How Your Body Changes in Pregnancy and Postpartum
Everyone’s body changes considerably throughout your lifetime. However, pregnancy and postpartum are one of the most drastic changes your body can undergo. Here are some of the major ones:
The first trimester is the first 12 weeks of pregnancy, counting from your last menstrual cycle. Many of the first trimester discomforts are due to increased hormones. So although you may not look pregnant yet, your body is telling you a different story.
What a silly name as this pregnancy-induced nausea can occur at any point during the day. Those rapid changes in your hormone levels within the first few months can cause your stomach and intestines to contract and relax in new patterns. For more information on morning sickness symptoms and remedies, click here.
One of the first signs reported is that your breasts feel more tender and sore. Although the tenderness may subside over time it can also come back in the third trimester as your breasts prepare to lactate. Try snug, support bras, or sports bras for support. Others find alternating heat and cold therapy can help as well.
As your progesterone levels increase, you may feel more tired than usual. Adequate rest and proper fuel for your body are critical to maintaining energy levels. Trying to go to bed earlier or sleeping in a bit longer can be critical as well as napping. Fueling your body with lots of vegetables and lean protein can also help you to have enough energy throughout the day.
The second trimester starts on week 13 and many of those first trimester symptoms are in the past. As those sensations leave, your body starts to look pregnant. At this point, it is common to feel the baby’s kicks and some additional signs of pregnancy.
Changing Belly and Breasts
Your uterus, housing in your abdomen will start expanding to make room for the growing baby, making you appear pregnant to strangers. Your breasts will also likely get larger during this time, requiring a different, bigger bra with more supportive straps to stabilize yourself.
With hormonal changes during pregnancy, some pregnant couples notice acne or an increase in skin pigmentation. You may notice darkening of your skin on the face and forehead, known as melasma, or a dark line down your abdomen. It is crucial to use sunscreen to help protect your skin.
For those women who didn’t feel themselves during the first trimester, you may start to feel better now, as many of your hormones begin to balance out. You may have less fatigue and mood swings during this period.
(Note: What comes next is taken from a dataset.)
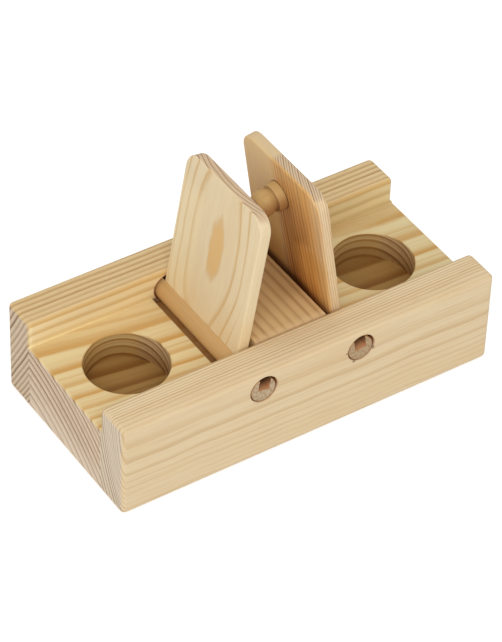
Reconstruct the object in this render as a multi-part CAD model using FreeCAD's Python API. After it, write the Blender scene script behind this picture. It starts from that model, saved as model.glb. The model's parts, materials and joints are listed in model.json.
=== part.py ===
import FreeCAD, Part
import os
from math import asin, atan2, degrees, hypot, sqrt

# Bird foraging toy: a glued pine tray with two bored food wells, and a pair of
# hinged lids that the bird lifts by a turned knob. Each lid is glued into a slotted
# dowel, and the dowel turns in round holes through the two side rails.
# Units are millimetres. X runs along the tray, Y from front to rear, Z up.
# The origin is the middle of the underside. The lids stand open, as the toy is shown.

V = FreeCAD.Vector
X_AXIS = V(1, 0, 0)
Y_AXIS = V(0, 1, 0)
Z_AXIS = V(0, 0, 1)
ORIGIN = V(0, 0, 0)

# Tray
tray_length = 200.0
tray_depth = 100.0
rail_height = 51.0
rail_thickness = 19.0
sanded_edge = 2.5
floor_end_edge = 1.2

# Food wells
well_diameter = 40.0
well_depth = 15.0
well_from_tray_end = 32.8
well_rim_ease = 0.4

# Hinges: each dowel lies low in holes that are wider than it is
hinge_spacing = 52.5
dowel_diameter = 12.7
hinge_clearance = 0.85
gap_under_dowel = 0.2
wood_over_hole = 3.0
dowel_inset = 0.6
dowel_end_ease = 0.3
hole_mouth_ease = 0.3

# Bridge between the dowels, and the shallow trough that clears them
bridge_to_dowel = 0.9
bridge_edge_ease = 0.8
trough_beside_dowel = 1.9
trough_under_dowel = 1.0
trough_edge_ease = 0.4

# Lids
lid_thickness = 6.0
lid_past_tray_end = 5.8
lid_side_clearance = 0.6
lid_over_floor = 0.3
lid_corner_radius = 9.0
lid_edge_ease = 0.6
lid_seat_below_axis = 0.2

# Knobs
knob_from_lid_end = 19.5
knob_behind_middle = 2.2
collar_diameter = 13.8
collar_thickness = 4.3
collar_edge_ease = 0.4
neck_diameter = 10.8
head_diameter = 12.8
head_centre_height = 8.6
head_end_height = 13.3
tenon_diameter = 6.0
wood_under_tenon = 2.0
knob_meeting_gap = 0.4

# Heights, measured down from the rails' tops
hole_diameter = dowel_diameter + 2 * hinge_clearance
hole_height = rail_height - wood_over_hole - hole_diameter / 2
hinge_height = hole_height - hinge_clearance + gap_under_dowel
lid_half = lid_thickness / 2
floor_height = hinge_height - lid_half - lid_over_floor
trough_floor = hinge_height - dowel_diameter / 2 - trough_under_dowel
well_floor = floor_height - well_depth

# Places and widths
hinge_x = hinge_spacing / 2
well_x = tray_length / 2 - well_from_tray_end
channel_width = tray_depth - 2 * rail_thickness
bridge_half = hinge_x - dowel_diameter / 2 - bridge_to_dowel
trough_half = hinge_x + dowel_diameter / 2 + trough_beside_dowel
dowel_length = tray_depth - 2 * dowel_inset
lid_width = channel_width - 2 * lid_side_clearance
lid_reach = tray_length / 2 + lid_past_tray_end - hinge_x
knob_reach = lid_reach - knob_from_lid_end
tenon_length = lid_thickness - wood_under_tenon
head_end_radius = sqrt((head_diameter / 2) ** 2 - (head_end_height - head_centre_height) ** 2)


def lean_where_knobs_meet():
    """Angle past upright at which the two knob heads come together over the bridge."""
    along = knob_reach + head_end_radius
    across = lid_half + head_end_height
    room = hinge_x - knob_meeting_gap / 2
    return degrees(asin(room / hypot(along, across)) - atan2(across, along))


def lean_where_lid_meets_bridge():
    """Angle past upright at which a lid's face comes down on the bridge's top corner."""
    aside = hinge_x - bridge_half
    above = rail_height - hinge_height
    return degrees(atan2(aside, above) - asin(lid_half / hypot(aside, above)))


lid_lean = min(lean_where_knobs_meet(), lean_where_lid_meets_bridge())


def box(x0, x1, y0, y1, z0, z1):
    """Block between two opposite corners."""
    return Part.makeBox(x1 - x0, y1 - y0, z1 - z0, V(x0, y0, z0))


def rod(radius, length, start, direction):
    """Round bar from a start point along a direction."""
    return Part.makeCylinder(radius, length, start, direction)


def edges_where(shape, test):
    """Edges whose both ends and middle pass the test."""
    picked = []
    for edge in shape.Edges:
        middle = edge.valueAt((edge.FirstParameter + edge.LastParameter) / 2)
        points = [vertex.Point for vertex in edge.Vertexes] + [middle]
        if all(test(point) for point in points):
            picked.append(edge)
    return picked


def near(a, b):
    return abs(a - b) < 1e-4


# Tray: the section is glued up and sanded as one, then parted at its glue lines

def glued_tray():
    """Channel section of the whole tray with its outer edges sanded round."""
    half_depth = tray_depth / 2
    half_channel = channel_width / 2
    section = [
        (-half_depth, 0), (half_depth, 0),
        (half_depth, rail_height), (half_channel, rail_height),
        (half_channel, floor_height), (-half_channel, floor_height),
        (-half_channel, rail_height), (-half_depth, rail_height),
    ]
    points = [V(-tray_length / 2, y, z) for y, z in section]
    face = Part.Face(Part.makePolygon(points + points[:1]))
    blank = face.extrude(V(tray_length, 0, 0))

    at_floor = edges_where(blank, lambda p: near(p.z, floor_height))
    outer = [edge for edge in blank.Edges if not any(edge.isSame(other) for other in at_floor)]
    return blank.makeFillet(sanded_edge, outer)


def tray_board(y0, y1):
    """Board of the glued tray that lies between two glue lines."""
    half = tray_length / 2
    return glued_tray().common(box(-half, half, y0, y1, 0, rail_height))


def side_rail(outer_y, inner_y):
    """Side rail with the two hinge holes bored through it and eased at their mouths."""
    rail = tray_board(min(outer_y, inner_y), max(outer_y, inner_y))
    for x in (-hinge_x, hinge_x):
        start = V(x, -tray_depth / 2 - 1, hole_height)
        rail = rail.cut(rod(hole_diameter / 2, tray_depth + 2, start, Y_AXIS))
    mouths = edges_where(rail, lambda p: near(p.y, outer_y)
                         and hypot(abs(p.x) - hinge_x, p.z - hole_height) < hole_diameter)
    return rail.makeChamfer(hole_mouth_ease, mouths)


def floor_block():
    """Middle board with the bridge's trough and the two food wells."""
    half_channel = channel_width / 2
    block = tray_board(-half_channel, half_channel)
    ends = edges_where(block, lambda p: near(abs(p.x), tray_length / 2)
                       and near(p.z, floor_height))
    block = block.makeFillet(floor_end_edge, ends)
    block = block.cut(box(-trough_half, trough_half, -half_channel, half_channel,
                          trough_floor, floor_height + 1))
    for x in (-well_x, well_x):
        block = block.cut(rod(well_diameter / 2, well_depth + 1, V(x, 0, well_floor), Z_AXIS))
    rims = edges_where(block, lambda p: near(p.z, floor_height)
                       and near(hypot(abs(p.x) - well_x, p.y), well_diameter / 2))
    block = block.makeChamfer(well_rim_ease, rims)
    lips = edges_where(block, lambda p: near(p.z, floor_height)
                       and near(abs(p.x), trough_half))
    return block.makeFillet(trough_edge_ease, lips)


def centre_bridge():
    """Cross-grain batten between the two dowels, flush with the rails' tops."""
    half_channel = channel_width / 2
    batten = box(-bridge_half, bridge_half, -half_channel, half_channel, trough_floor, rail_height)
    long_top_edges = edges_where(batten, lambda p: near(abs(p.x), bridge_half)
                                 and near(p.z, rail_height))
    return batten.makeFillet(bridge_edge_ease, long_top_edges)


# Lid, dowel and knob: drawn shut, with the hinge axis on Y and the lid along +X

def lid_panel():
    """Flat lid with rounded free corners and eased edges, bored for the knob's tenon."""
    half_width = lid_width / 2
    panel = box(-lid_seat_below_axis, lid_reach, -half_width, half_width, -lid_half, lid_half)
    corners = edges_where(panel, lambda p: near(p.x, lid_reach) and near(abs(p.y), half_width))
    panel = panel.makeFillet(lid_corner_radius, corners)
    rims = edges_where(panel, lambda p: near(abs(p.z), lid_half))
    seat = edges_where(panel, lambda p: near(p.x, -lid_seat_below_axis))
    eased = [edge for edge in rims if not any(edge.isSame(other) for other in seat)]
    panel = panel.makeChamfer(lid_edge_ease, eased)
    start = V(knob_reach, knob_behind_middle, lid_half - tenon_length)
    return panel.cut(rod(tenon_diameter / 2, tenon_length + 1, start, Z_AXIS))


def slotted_dowel():
    """Hinge dowel, slotted from end to end so that the lid can be slid in and glued."""
    radius = dowel_diameter / 2
    dowel = rod(radius, dowel_length, V(0, -dowel_length / 2, 0), Y_AXIS)
    rims = edges_where(dowel, lambda p: near(abs(p.y), dowel_length / 2))
    dowel = dowel.makeChamfer(dowel_end_ease, rims)
    slot = box(-lid_seat_below_axis, radius + 1, -dowel_length, dowel_length, -lid_half, lid_half)
    return dowel.cut(slot)


def turned_knob():
    """Knob turned in one piece: tenon, eased collar, neck and a ball head with a flat end."""
    tenon = tenon_diameter / 2
    collar = collar_diameter / 2
    neck = neck_diameter / 2
    head = head_diameter / 2
    head_foot = head_centre_height - sqrt(head ** 2 - neck ** 2)
    outline = [
        V(0, 0, -tenon_length), V(tenon, 0, -tenon_length), V(tenon, 0, 0), V(collar, 0, 0),
        V(collar, 0, collar_thickness - collar_edge_ease),
        V(collar - collar_edge_ease, 0, collar_thickness),
        V(neck, 0, collar_thickness), V(neck, 0, head_foot),
    ]
    widest = V(head, 0, head_centre_height)
    rim = V(head_end_radius, 0, head_end_height)
    ball = Part.Arc(outline[-1], widest, rim).toShape()
    end = Part.makePolygon([rim, V(0, 0, head_end_height), outline[0]])
    wire = Part.Wire(Part.makePolygon(outline).Edges + [ball] + end.Edges)
    knob = Part.Face(wire).revolve(ORIGIN, Z_AXIS, 360)
    return knob.translated(V(knob_reach, knob_behind_middle, lid_half))


def opened(shape):
    """Swings a part that was drawn shut up to its rest, and sets it at the right hinge."""
    turned = shape.rotated(ORIGIN, Y_AXIS, -(90 + lid_lean))
    return turned.translated(V(hinge_x, 0, hinge_height))


nodes = {
    "floor_block": floor_block(),
    "front_rail": side_rail(-tray_depth / 2, -channel_width / 2),
    "rear_rail": side_rail(tray_depth / 2, channel_width / 2),
    "centre_bridge": centre_bridge(),
}
flap_parts = {"lid": lid_panel(), "hinge_dowel": slotted_dowel(), "knob": turned_knob()}
for name, shape in flap_parts.items():
    right = opened(shape)
    nodes["right_" + name] = right
    nodes["left_" + name] = right.mirror(ORIGIN, X_AXIS)

os.makedirs("parts", exist_ok=True)
for name, shape in nodes.items():
    if not shape.isValid() or len(shape.Solids) != 1:
        raise ValueError(name + " is not one sound solid")
    shape.exportStep("parts/" + name + ".step")
print("lid lean %.3f degrees past upright" % lid_lean)
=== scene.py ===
import json
from math import cos, radians, sin, sqrt

import bmesh
import bpy
from mathutils import Matrix, Vector


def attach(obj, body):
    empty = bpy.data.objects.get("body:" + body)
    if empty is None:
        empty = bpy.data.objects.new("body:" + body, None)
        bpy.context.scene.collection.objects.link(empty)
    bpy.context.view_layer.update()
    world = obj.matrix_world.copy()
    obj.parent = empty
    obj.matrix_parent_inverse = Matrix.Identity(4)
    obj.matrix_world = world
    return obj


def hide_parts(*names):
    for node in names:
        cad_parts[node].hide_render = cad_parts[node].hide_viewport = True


# Bird foraging toy: a glued pine tray with two food wells, and two lids that hinge on
# slotted dowels. The frame is the model's own: X along the tray, Y from front to rear, Z up,
# with the origin in the middle of the underside. Pieces are drawn in metres, and mm is one
# millimetre. The finishes count in plain millimetres.

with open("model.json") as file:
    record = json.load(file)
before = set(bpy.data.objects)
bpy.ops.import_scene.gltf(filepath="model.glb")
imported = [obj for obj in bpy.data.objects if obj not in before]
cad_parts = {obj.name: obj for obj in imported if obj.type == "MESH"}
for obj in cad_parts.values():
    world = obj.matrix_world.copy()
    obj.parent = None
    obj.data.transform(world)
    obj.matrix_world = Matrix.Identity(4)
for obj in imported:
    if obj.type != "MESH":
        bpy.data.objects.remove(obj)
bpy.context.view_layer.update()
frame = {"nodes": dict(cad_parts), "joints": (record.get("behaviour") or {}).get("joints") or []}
mm = 0.001

SIDES = {"left": -1, "right": 1}
hinges = {joint["name"].split("_")[0]: Vector(joint["pos_m"]) for joint in frame["joints"]}

# Sizes of the pieces that are drawn here, as the model has them
lid_lean = radians(8.885)
lid_thickness = 6.0 * mm
lid_width = 60.8 * mm
lid_reach = 79.55 * mm
lid_seat = 0.2 * mm
lid_corner_radius = 9.0 * mm
dowel_radius = 6.35 * mm
dowel_length = 98.8 * mm
knob_reach = 60.05 * mm
knob_behind_middle = 2.2 * mm
collar_radius = 6.9 * mm
collar_thickness = 4.3 * mm
neck_radius = 5.4 * mm
head_radius = 6.4 * mm
head_centre = 8.6 * mm
head_end = 13.3 * mm

# Softly rounded edges, where the model has plain chamfers and sharp rims
lid_edge_round = 0.9 * mm
dowel_end_round = 0.35 * mm
knob_edge_round = 0.5 * mm
head_end_round = 1.0 * mm

# Steps of the round forms, and the angle from which an edge is shown sharp
lid_corner_steps = 14
lid_edge_steps = 4
dowel_steps = 96
dowel_edge_steps = 3
knob_steps = 72
knob_edge_steps = 4
head_steps = 18
sharp_angle = radians(50)

# Places that the finishes mark, in plain millimetres
rail_top = 51.0
rail_face = 50.0
tray_end = 100.0
channel_half = 31.0
floor_top = 36.85
trough_end = 34.5
trough_floor = 32.8
well_x = 67.2
well_radius = 20.0
well_floor = 21.85
hole_x = hinges["right"].x / mm
hole_height = 40.8
hole_radius = 7.2
lid_face = lid_thickness / 2 / mm
lid_side = lid_width / 2 / mm
slot_floor = -lid_seat / mm
slot_mouth = dowel_radius / mm
dowel_end = dowel_length / 2 / mm
knob_along = knob_reach / mm
knob_behind = knob_behind_middle / mm
collar_side = collar_radius / mm
collar_top = collar_thickness / mm


# Shader arithmetic

class Number:
    """A number that varies over a surface. Sums and products on it add Math nodes."""

    def __init__(self, finish, socket):
        self.finish = finish
        self.socket = socket

    def __add__(self, other):
        return self.finish.math("ADD", self, other)

    def __sub__(self, other):
        return self.finish.math("SUBTRACT", self, other)

    def __rsub__(self, other):
        return self.finish.math("SUBTRACT", other, self)

    def __mul__(self, other):
        return self.finish.math("MULTIPLY", self, other)

    def __truediv__(self, other):
        return self.finish.math("DIVIDE", self, other)

    def __abs__(self):
        return self.finish.math("ABSOLUTE", self)

    __radd__ = __add__
    __rmul__ = __mul__


def linear(colour):
    """Linear light from a colour in the picture's own 0 to 255 steps."""
    steps = [value / 255 for value in colour]
    return [s / 12.92 if s < 0.04045 else ((s + 0.055) / 1.055) ** 2.4 for s in steps] + [1.0]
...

The third trimester starts on week 28. As the baby is growing much bigger at this point, you may feel more physical pressure on and in your body. As you get closer to your due date, you may start to feel anxious or excited as motherhood becomes more real.
Baby Grows Quicker
In these last few months, it will seem like the baby is developing much more rapidly than in the previous trimesters. Your baby is getting ready to meet you. Their bones solidify using up your stores of calcium. Including lean proteins, vegetables, and fruits will help you to get enough nutrients through proper nutrition. Avoiding large amounts of carbohydrates can keep your baby to the right size for your body.
As your belly grows and expands, you’re likely to feel more aches in both your abdomen and your back. It’s important to exercise to the point of comfort and take recovery and rest time as well. It can also be helpful to use belly support, to help relieve the pressure you may be feeling.
Braxton Hicks (BH) Contractions
Before you can run a marathon you must train with practice runs. As your body prepares for childbirth, it starts training with irregular “practice” contractions. This is your body’s way of preparing for real labor long before the big day. Most BH Contractions are noticed with exercise or at bedtime. They can also occur when you are dehydrated, so it’s important to stay well-hydrated throughout the day. Note that not all women will notice their BH Contractions.
Recovery and Postpartum
As you transition into your postpartum body after delivery, you can continue to experience further changes to your body. There are many changes that occur during postpartum, but here are some of the most common things to expect.
Changes in Belly Size
Within the first 24 hours of delivery, your belly will slowly start to decrease in size. Soon after delivery is the ideal time to start belly wrapping. Most women choose to wrap once they get home for a minimum of 6-10 weeks after delivery. The belly wrap should fit snugly but not hinder your breathing or circulation.
If you had a cesarean birth it can take a bit longer to recover. You may be sore and really tired as you’re healing. Some women report needing additional support on their incision to reduce pressure before moving to a postpartum binder.
It takes about six weeks for your uterus to fully return to its pre-pregnant size. Breastfeeding along with belly binding can help with this process and make you feel more normal again. Each woman will take the time her body needs to recover from the 40 weeks of gestation. Don’t rush the process, instead trust your body.
Most women’s milk comes in around day 3 to day 5. As the breasts get engorged, you may need a larger or more supportive bra, nursing tank, and washable breast pads. If you are pumping to feed your baby or to go back to work you may find a pumping bra is extremely helpful.
Fueling Your Body
It’s common to feel fatigued after giving birth, as vitamin deficiencies are typical. Your body loses a lot of blood during delivery, which can lead to iron deficiencies. Additionally, if you’re breastfeeding, you need to continue your prenatal vitamins.
Hydration also plays an important part in recovery and breastfeeding. Keeping a water bottle handy at all times makes it easier to stay hydrated.